Since the events of January 6th, Fanone has become a frequent guest on national television– particularly CNN. His media appearances, which often warned of threats to democracy, were reportedly causing tension among other fellow officers on the force.

The soon-to-be-former Metropolitan Police officer, who appeared on the cover of TIME Magazine in August, voted for former President Trump in 2016 but did not support his re-election.

Fanone reportedly became discontent with the reactions by commanders and colleagues who disapproved of his public appearances. Some had reportedly been critical of Fanone in private, online police chats.

The criticism became too much for the newly-minted CNN contributor, who told The Washington Post Monday, “Clearly there are some members of our department who feel their oath is to Donald Trump and not to the Constitution…I no longer felt like I could trust my fellow officers and decided it was time to make a change.”

Fanone said he has just two remaining friends on the force after spending six months recovering from the heart attack and traumatic brain injury he sustained during the riot and building his public profile, speaking out against the former president and what he deemed as threats to democracy.

Despite the public deviation from his traditional duties, Fanone was reportedly disappointed when he finally returned to work in September in a limited capacity and was reassigned.

Instead of working at the training academy, the officer was placed on the unit that analyzes crime statistics. Fanone told the Post he believes his commanders were trying to shield him from fellow officers who were critical of his public stature.

Fanone said he felt “like a child who did something wrong and was being tolerated,” upon his return.

The soon-to-be CNN contributor often spoke about his experience on January 6, his recovery, and his frustration with people who dismissed the events of the day, without getting the appropriate permissions required from the department to speak publicly.

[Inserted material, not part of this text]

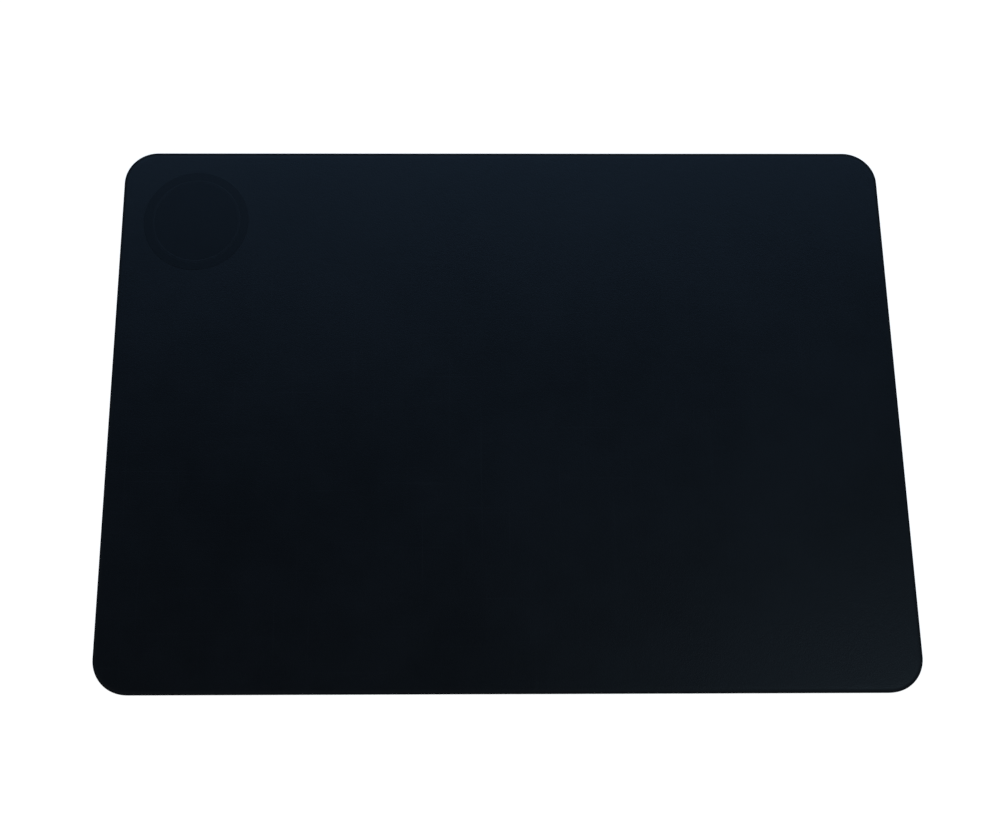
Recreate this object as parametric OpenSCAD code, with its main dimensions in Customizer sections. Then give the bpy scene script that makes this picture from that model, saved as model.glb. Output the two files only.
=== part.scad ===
// Self-healing cutting mat for leatherwork.
//
// Five plies are laminated and die-cut to one rounded outline: a soft face ply on each
// side, a semi-rigid ply behind each face, and a hard core in the middle that stops the
// blade. A plain round mark is pressed into the far left corner of the work surface and
// filled with ink, as a disc with one ring in it.
//
// Millimetres. +X runs along the long side, +Y away from the user, +Z up. The origin is
// the centre of the underside, on the bench.

/* [Outline] */
// Length of the long side
mat_length = 297; // [200:1:450]
// Length of the short side
mat_depth = 210; // [140:1:320]
// Radius of the four die-cut corners
corner_radius = 12.7; // [8:0.1:25]
// Radius that the die leaves round the outer edge of each face ply
edge_radius = 0.4; // [0.2:0.05:0.6]

/* [Plies] */
// Thickness of each soft, self-healing face ply
face_ply = 0.8; // [0.7:0.05:1.5]
// Thickness of each semi-rigid inner ply
inner_ply = 0.4; // [0.2:0.05:0.8]
// Thickness of the hard core
core_ply = 0.6; // [0.3:0.05:1.2]

/* [Corner mark] */
// Diameter of the inked disc
mark_diameter = 41; // [20:1:60]
// Gap from the mat's two nearest edges to the disc
mark_margin = 8.5; // [5:0.5:20]
// Depth that the mark is pressed into the top ply, which the ink fills
mark_depth = 0.1; // [0.05:0.05:0.3]
// Outer diameter of the ring, as a share of the disc's
ring_share = 0.84; // [0.5:0.02:0.9]
// Width of the ring
ring_width = 0.9; // [0.5:0.1:2]

/* [Hidden] */
$fn = 96;

// Heights of the faces where two plies meet, counted up from the bench.
bottom_face_z = face_ply;
core_bottom_z = bottom_face_z + inner_ply;
core_top_z = core_bottom_z + core_ply;
top_face_z = core_top_z + inner_ply;
mat_thickness = top_face_z + face_ply;

// Half the distance between the centres of the corner arcs.
arc_x = mat_length / 2 - corner_radius;
arc_y = mat_depth / 2 - corner_radius;

// Centre and radii of the mark.
mark_radius = mark_diameter / 2;
mark_x = -mat_length / 2 + mark_margin + mark_radius;
mark_y = mat_depth / 2 - mark_margin - mark_radius;
ring_outer = mark_radius * ring_share;
ring_inner = ring_outer - ring_width;

face_colour = [0.055, 0.070, 0.090];
inner_colour = [0.100, 0.110, 0.125];
core_colour = [0.170, 0.180, 0.195];
ink_colour = [0.030, 0.036, 0.045];
ring_colour = [0.075, 0.085, 0.100];

// The die's outline, drawn in by inset on every side.
module outline(inset = 0) {
    square([2 * arc_x, mat_depth - 2 * inset], center = true);
    square([mat_length - 2 * inset, 2 * arc_y], center = true);
    for (x = [-arc_x, arc_x], y = [-arc_y, arc_y])
        translate([x, y]) circle(corner_radius - inset);
}

// Half-section of a face ply's rim: square below, rounded at its outer upper edge.
module rim_section() {
    square([edge_radius, face_ply - edge_radius]);
    intersection() {
        translate([0, face_ply - edge_radius]) square(edge_radius);
        translate([0, face_ply - edge_radius]) circle(edge_radius);
    }
}

// A straight stretch of the rim, along one side that lies at distance from the centre.
module rim_side(angle, distance, half_length) {
    rotate([0, 0, angle]) translate([distance - edge_radius, half_length, 0])
        rotate([90, 0, 0]) linear_extrude(2 * half_length) rim_section();
}

// The rim round one corner, which the section sweeps as a quarter turn.
module rim_corner(x, y, angle) {
    translate([x, y, 0]) rotate([0, 0, angle]) rotate_extrude(angle = 90)
        translate([corner_radius - edge_radius, 0]) rim_section();
}

// A face ply lying on z = 0 with its rounded edge uppermost.
module face_plate() {
    linear_extrude(face_ply) outline(edge_radius);
    for (angle = [0, 180]) rim_side(angle, mat_length / 2, arc_y);
    for (angle = [90, 270]) rim_side(angle, mat_depth / 2, arc_x);
    rim_corner(arc_x, arc_y, 0);
    rim_corner(-arc_x, arc_y, 90);
    rim_corner(-arc_x, -arc_y, 180);
    rim_corner(arc_x, -arc_y, 270);
}

// A ply cut square at its edge, from one height to another.
module flat_ply(from_z, to_z) {
    translate([0, 0, from_z]) linear_extrude(to_z - from_z) outline();
}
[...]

In addition to media, Fanone appeared before Congress to testify and attended President Biden’s signing ceremony for a bill that awarded officers who responded on January 6 a Congressional Gold Medal.

Fanone said his full arrest powers and firearm were returned to him in December, a marker to combat those who may claim he was forced out. He will officially leave his post on December 31, 2021 after being on the force for about 20 years, just five years shy of retiring with his pension.

The officer has no regrets about his departure to join CNN. Fanone told the Post he viewed his actions over the last year as  “necessary and as a continuation of my service.”

“In a lot of ways, our department has forgotten about Jan. 6 and has allowed itself to become distracted from what happened…All I do is serve as a reminder of that,” he added.